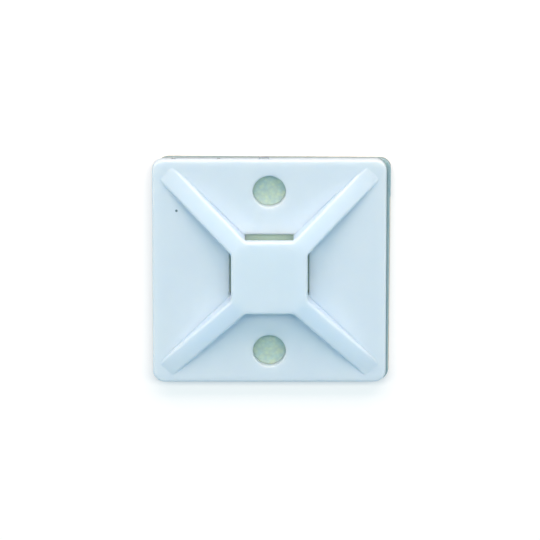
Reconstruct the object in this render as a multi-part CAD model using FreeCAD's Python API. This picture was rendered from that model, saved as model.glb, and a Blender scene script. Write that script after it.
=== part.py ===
import FreeCAD, Part
import math
import os

# A stick-on cable tie mount. The tie passes under a raised platform from any of four sides.
# Millimetres, +Z away from the wall. The origin is at the middle of the underside.

# Adhesive side
liner_thick = 0.1
pad_thick = 0.8
pad_inset = 0.05  # from the base's edge in to the pad's, before the pad is shifted
pad_corner_radius = 1.3
pad_shift_x = 0.52  # the pad was stuck on slightly to the right
pad_twist_deg = -0.35  # and slightly turned

# Base plate, with heights from the plate's own underside
base_side = 28.0
base_corner_radius = 1.4
base_thick = 1.0
base_edge_round = 0.22

# Raised platform and the tie passage under it
platform_side = 9.16
platform_thick = 1.0
passage_width = 5.82
passage_height = 1.4  # clear height over the crest of a ramp, for the thickness of a tie
slot_gap = 0.2  # seen from above, between the platform and the end of a ramp
mouth_round = 0.3  # under the edges of the platform, where the tie goes in

# Ramps that lead the tie up to the passage
ramp_rise = 0.25
ramp_run = 3.0

# Ribs that fall at one slope from within the platform's corners to the corners of the base
rib_width = 2.42
rib_corner_gap = 1.7  # from where a rib runs out to the rounded corner of the base
rib_root_radius = 0.7
rib_fall_reach = 5.0  # from the middle of the platform to where the fall starts
rib_fall_round = 6.0  # turns the level top into the fall
rib_sink = 0.1  # how deep the low end of a rib lies in the plate
crown_round = 0.3

# Screw holes
hole_diameter = 3.98
hole_to_edge = 3.96  # from the middle of a hole to the edge of the base

# What is left of the moulding gate on the edge
gate_width = 1.2
gate_proud = 0.17
gate_height = 0.5
gate_offset = -0.6

# Sizes that follow from those above
base_bottom = liner_thick + pad_thick
base_top = base_bottom + base_thick
pad_side = base_side - 2 * pad_inset
hole_offset = base_side / 2 - hole_to_edge
crest_top = base_top + ramp_rise
platform_underside = crest_top + passage_height
platform_top = platform_underside + platform_thick
ramp_end = platform_side / 2 + slot_gap
ramp_foot = ramp_end + ramp_run
ramp_curve_radius = (ramp_run**2 + ramp_rise**2) / (2 * ramp_rise)
ramp_crest_angle = math.asin(ramp_run / ramp_curve_radius)
base_corner_reach = math.hypot(base_side / 2, base_side / 2) - (math.sqrt(2) - 1) * base_corner_radius
rib_run_out = base_corner_reach - rib_corner_gap
rib_slope = (platform_top - base_top) / (rib_run_out - rib_fall_reach)
rib_end = rib_run_out + rib_sink / rib_slope
spare = base_thick


def point(x, y, z=0.0):
    return FreeCAD.Vector(x, y, z)


def turned(shape, degrees):
    copy = shape.copy()
    copy.rotate(point(0, 0), point(0, 0, 1), degrees)
    return copy


def rounded_square(side, radius, bottom, height):
    block = Part.makeBox(side, side, height, point(-side / 2, -side / 2, bottom))
    uprights = [e for e in block.Edges if abs(e.BoundBox.ZLength - height) < 1e-6]
    return block.makeFillet(radius, uprights)


def base_plate():
    plate = rounded_square(base_side, base_corner_radius, base_bottom, base_thick)
    rim = [e for e in plate.Edges if e.BoundBox.ZMin > base_top - 1e-6]
    return plate.makeFillet(base_edge_round, rim)


def ramp():
    # The side view curves up from the plate, then runs level into the platform. The plan is a wedge
    # that ends on the diagonals. The tie passage is cut through it later.
    half_angle = ramp_crest_angle / 2
    foot = point(0, ramp_foot, base_top)
    crest = point(0, ramp_end, crest_top)
    middle = point(
        0,
        ramp_foot - ramp_curve_radius * math.sin(half_angle),
        base_top + ramp_curve_radius * (1 - math.cos(half_angle)),
    )
    inner = point(0, 0, crest_top)
    floor_foot = point(0, ramp_foot, base_bottom)
    floor_inner = point(0, 0, base_bottom)
    outline = Part.Wire(
        [
            Part.Arc(foot, middle, crest).toShape(),
            Part.LineSegment(crest, inner).toShape(),
            Part.LineSegment(inner, floor_inner).toShape(),
            Part.LineSegment(floor_inner, floor_foot).toShape(),
            Part.LineSegment(floor_foot, foot).toShape(),
        ]
    )
    side_view = Part.Face(outline)
    side_view.translate(point(-ramp_foot, 0))
    band = side_view.extrude(point(2 * ramp_foot, 0))
    plan = Part.makePolygon(
        [
            point(0, 0, base_bottom),
            point(ramp_foot, ramp_foot, base_bottom),
            point(-ramp_foot, ramp_foot, base_bottom),
            point(0, 0, base_bottom),
        ]
    )
    wedge = Part.Face(plan).extrude(point(0, 0, crest_top - base_bottom))
    return band.common(wedge)


def above_rib():
    # The space over the fall of the rib along +X. It is wide enough for the platform's corner too.
    past_end = rib_end + spare
    start = point(rib_fall_reach, -platform_side / 2, platform_top)
    over_end = point(past_end, -platform_side / 2, platform_top)
    at_end = over_end - point(0, 0, rib_slope * (past_end - rib_fall_reach))
    side_view = Part.makePolygon([start, over_end, at_end, start])
    return Part.Face(side_view).extrude(point(0, platform_side))


def is_upright(edge):
    return edge.BoundBox.XLength + edge.BoundBox.YLength < 1e-6


def is_root(edge):
    # An upright edge where the side of a rib leaves the side of the platform.
    corner = edge.BoundBox.Center
    on_side = abs(max(abs(corner.x), abs(corner.y)) - platform_side / 2) < 1e-6
    return is_upright(edge) and on_side


def raised_frame():
    # The platform with its four ribs. The plan is drawn up straight, then the falls are cut.
    height = platform_top - base_bottom
    half = platform_side / 2
    frame = Part.makeBox(platform_side, platform_side, height, point(-half, -half, base_bottom))
    rib = Part.makeBox(rib_end, rib_width, height, point(0, -rib_width / 2, base_bottom))
    for quarter in range(4):
        frame = frame.fuse(turned(rib, 45 + 90 * quarter))
    frame = frame.removeSplitter()
    frame = frame.makeFillet(rib_root_radius, [e for e in frame.Edges if is_root(e)])
    for quarter in range(4):
        frame = frame.cut(turned(above_rib(), 45 + 90 * quarter))
    frame = frame.makeFillet(rib_fall_round, shared_edges(tops(frame)))
    rim = [e for e in outer_edges(tops(frame)) if not is_rib_end(e)]
    return frame.makeFillet(crown_round, rim)


def is_rib_end(edge):
    # The buried edge across the low end of a rib.
    return edge.BoundBox.ZMax < base_top


def tops(shape):
    # The faces that look more up than sideways.
    return [f for f in shape.Faces if f.normalAt(*middle_of(f)).z > 0.5]


def middle_of(face):
    u0, u1, v0, v1 = face.ParameterRange
    return (u0 + u1) / 2, (v0 + v1) / 2


def outer_edges(faces):
    # The edges that only one of the faces has.
    edges = [e for f in faces for e in f.Edges]
    return [e for e in edges if sum(e.isSame(other) for other in edges) == 1]


def shared_edges(faces):
    # The edges between two of the faces, each once.
    found = []
    for edge in [e for f in faces for e in f.Edges]:
        on_outline = any(edge.isSame(other) for other in outer_edges(faces) + found)
        if not on_outline:
            found.append(edge)
    return found


def passage_mouth():
    # Flares the passage at the +X side of the platform, so that the edge over the tie is rounded.
    lip = platform_side / 2
    across = -passage_width / 2
    inner = point(lip - mouth_round, across, platform_underside)
    upper = point(lip, across, platform_underside + mouth_round)
    bulge = mouth_round * math.sqrt(0.5)
    middle = point(lip - mouth_round + bulge, across, platform_underside + mouth_round - bulge)
    outer_low = point(ramp_end, across, platform_underside)
    outer_high = point(ramp_end, across, platform_underside + mouth_round)
    outline = Part.Wire(
        [
            Part.Arc(inner, middle, upper).toShape(),
            Part.LineSegment(upper, outer_high).toShape(),
            Part.LineSegment(outer_high, outer_low).toShape(),
            Part.LineSegment(outer_low, inner).toShape(),
        ]
    )
    return Part.Face(outline).extrude(point(0, passage_width))


def tie_passage():
    # Two crossing channels, open below to the pad and wide enough to leave a slot beside the platform.
    height = platform_underside - base_bottom + spare
    channel = Part.makeBox(
        2 * ramp_end, passage_width, height, point(-ramp_end, -passage_width / 2, base_bottom - spare)
    )
    passage = channel.fuse(turned(channel, 90))
    for quarter in range(4):
        passage = passage.fuse(turned(passage_mouth(), 90 * quarter))
    return passage


def screw_hole(y):
    return Part.makeCylinder(
        hole_diameter / 2, base_thick + 2 * spare, point(0, y, base_bottom - spare)
    )


def gate_mark():
    depth = base_corner_radius
    return Part.makeBox(
        gate_width,
        depth + gate_proud,
        gate_height,
        point(gate_offset - gate_width / 2, base_side / 2 - depth, base_bottom),
    )


def mount_body():
    body = base_plate()
    for quarter in range(4):
        body = body.fuse(turned(ramp(), 90 * quarter))
    body = body.fuse(raised_frame()).fuse(gate_mark())
    body = body.cut(tie_passage())
    for y in (-hole_offset, hole_offset):
        body = body.cut(screw_hole(y))
    return body.removeSplitter()


def adhesive_sheet(bottom, thick):
    sheet = rounded_square(pad_side, pad_corner_radius, bottom, thick)
    sheet = turned(sheet, pad_twist_deg)
    sheet.translate(point(pad_shift_x, 0))
    return sheet


def write(name, shape):
    if not shape.isValid() or len(shape.Solids) != 1:
        raise ValueError(f"{name} is not one valid solid")
    shape.Solids[0].exportStep(f"parts/{name}.step")
    print(name, round(shape.Volume, 2), "cubic mm")


os.makedirs("parts", exist_ok=True)
write("mount_body", mount_body())
write("foam_pad", adhesive_sheet(liner_thick, pad_thick))
write("release_liner", adhesive_sheet(0.0, liner_thick))
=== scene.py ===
import bpy
import math
from mathutils import Matrix, Vector, geometry, noise


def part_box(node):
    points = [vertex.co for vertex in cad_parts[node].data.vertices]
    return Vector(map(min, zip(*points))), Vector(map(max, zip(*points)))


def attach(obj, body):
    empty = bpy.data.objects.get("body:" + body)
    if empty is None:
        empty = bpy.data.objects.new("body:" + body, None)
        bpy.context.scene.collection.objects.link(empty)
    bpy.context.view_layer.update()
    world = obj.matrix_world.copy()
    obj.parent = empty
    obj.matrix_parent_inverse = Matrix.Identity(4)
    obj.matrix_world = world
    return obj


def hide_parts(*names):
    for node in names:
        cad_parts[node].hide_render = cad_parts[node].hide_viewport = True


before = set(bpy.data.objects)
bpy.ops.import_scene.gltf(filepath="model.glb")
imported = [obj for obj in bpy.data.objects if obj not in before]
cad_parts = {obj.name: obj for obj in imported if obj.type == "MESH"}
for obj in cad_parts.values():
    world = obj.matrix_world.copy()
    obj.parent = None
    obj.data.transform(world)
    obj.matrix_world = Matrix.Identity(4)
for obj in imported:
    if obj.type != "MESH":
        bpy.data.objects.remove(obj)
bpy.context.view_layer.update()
mm = 0.001

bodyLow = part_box("mount_body")[0]
padLow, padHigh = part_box("foam_pad")
linerLow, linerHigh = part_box("release_liner")
wallReach = -bodyLow.y  # from the middle to the outer wall of the plate


# colours, nodes and pieces

def toLinear(hexColour):
    # sRGB hex to the linear values that Blender wants
    values = [int(hexColour[i:i + 2], 16) / 255 for i in (1, 3, 5)]
    linear = [v / 12.92 if v <= 0.04045 else ((v + 0.055) / 1.055) ** 2.4 for v in values]
    return (*linear, 1.0)


def addNode(tree, kind, settings={}, links={}):
    # a name or number of a socket fills that socket, any other name is the node's own setting
    node = tree.nodes.new(kind)
    for name, value in settings.items():
        if isinstance(name, int) or name in node.inputs:
            node.inputs[name].default_value = value
        else:
            setattr(node, name, value)
    for name, source in links.items():
        tree.links.new(source, node.inputs[name])
    return node


def newMaterial(name):
    material = bpy.data.materials.new(name)
    material.use_nodes = True
    material.node_tree.nodes.clear()
    return material


def perMetre(sizeMm):
    # a noise scale that gives features of about this size
    return 1 / (sizeMm * mm)


def addPiece(name, pointsMm, faces, material, sharpDeg=40):
    mesh = bpy.data.meshes.new(name)
    mesh.from_pydata([Vector(p) * mm for p in pointsMm], [], faces)
    mesh.materials.append(material)
    mesh.shade_smooth()
    mesh.set_sharp_from_angle(angle=math.radians(sharpDeg))
    piece = bpy.data.objects.new(name, mesh)
    bpy.context.scene.collection.objects.link(piece)
    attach(piece, "root")
    return piece


# moulded nylon: a natural polyamide, shot into a fine spark-eroded mould. The eye gets a pale, slightly
# blue white that light soaks well into, a soft wide gloss, a faint cloudiness and one burnt speck.

nylon = {
    "colour": "#D9EAF8",
    "cloudColour": "#D2E5F6",
    "cloudMm": 5.0,
    "sparkMm": 0.22,  # the real texture is nearer 0.05 mm, which would not show
    "sparkDepthMm": 0.004,
    "waveMm": 2.6,  # sink and flow, long and very shallow
    "waveDepthMm": 0.010,
    "ior": 1.53,
    "roughness": 0.42,
    "roughnessSwing": 0.06,
    "scatterMm": 1.7,
    "scatterReach": (1.0, 0.95, 0.85),  # red goes furthest
    "edgeSoftMm": 0.25,  # how rounded the small edges and corners look
    "plateMm": 1.0,  # the speck lies on top of the plate
    "speckX": -11.1,
    "speckY": 7.67,
    "speckMm": 0.2,  # radius, and it is full up to half of it
    "speckColour": "#5E7A84",
    "pastWallColour": "#64757C",  # darker on all that stands out past the outer wall: the gate mark and the flash
    "pastWallFromMm": 0.02,  # how far out of the wall the darkening starts and is full
    "pastWallFullMm": 0.08,
    "pastWallShare": 0.85,
}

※

Short exercise – What is needed is an exact copy of the lines from the start of the listing through the line where "gate_offset = -0.6" sits, please, both end lines included and nothing more.

Task response –
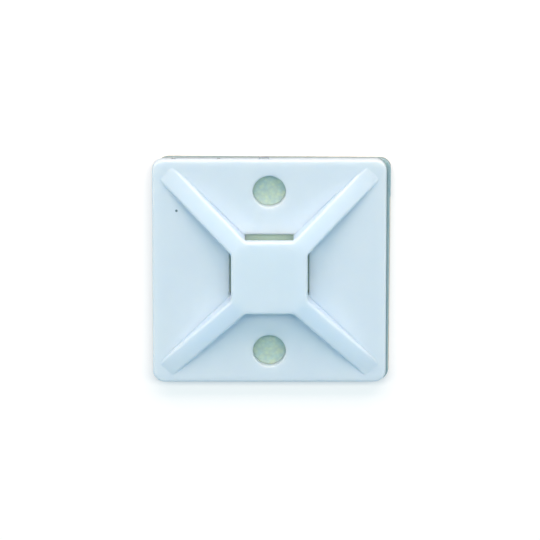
Reconstruct the object in this render as a multi-part CAD model using FreeCAD's Python API. This picture was rendered from that model, saved as model.glb, and a Blender scene script. Write that script after it.
=== part.py ===
import FreeCAD, Part
import math
import os

# A stick-on cable tie mount. The tie passes under a raised platform from any of four sides.
# Millimetres, +Z away from the wall. The origin is at the middle of the underside.

# Adhesive side
liner_thick = 0.1
pad_thick = 0.8
pad_inset = 0.05  # from the base's edge in to the pad's, before the pad is shifted
pad_corner_radius = 1.3
pad_shift_x = 0.52  # the pad was stuck on slightly to the right
pad_twist_deg = -0.35  # and slightly turned

# Base plate, with heights from the plate's own underside
base_side = 28.0
base_corner_radius = 1.4
base_thick = 1.0
base_edge_round = 0.22

# Raised platform and the tie passage under it
platform_side = 9.16
platform_thick = 1.0
passage_width = 5.82
passage_height = 1.4  # clear height over the crest of a ramp, for the thickness of a tie
slot_gap = 0.2  # seen from above, between the platform and the end of a ramp
mouth_round = 0.3  # under the edges of the platform, where the tie goes in

# Ramps that lead the tie up to the passage
ramp_rise = 0.25
ramp_run = 3.0

# Ribs that fall at one slope from within the platform's corners to the corners of the base
rib_width = 2.42
rib_corner_gap = 1.7  # from where a rib runs out to the rounded corner of the base
rib_root_radius = 0.7
rib_fall_reach = 5.0  # from the middle of the platform to where the fall starts
rib_fall_round = 6.0  # turns the level top into the fall
rib_sink = 0.1  # how deep the low end of a rib lies in the plate
crown_round = 0.3

# Screw holes
hole_diameter = 3.98
hole_to_edge = 3.96  # from the middle of a hole to the edge of the base

# What is left of the moulding gate on the edge
gate_width = 1.2
gate_proud = 0.17
gate_height = 0.5
gate_offset = -0.6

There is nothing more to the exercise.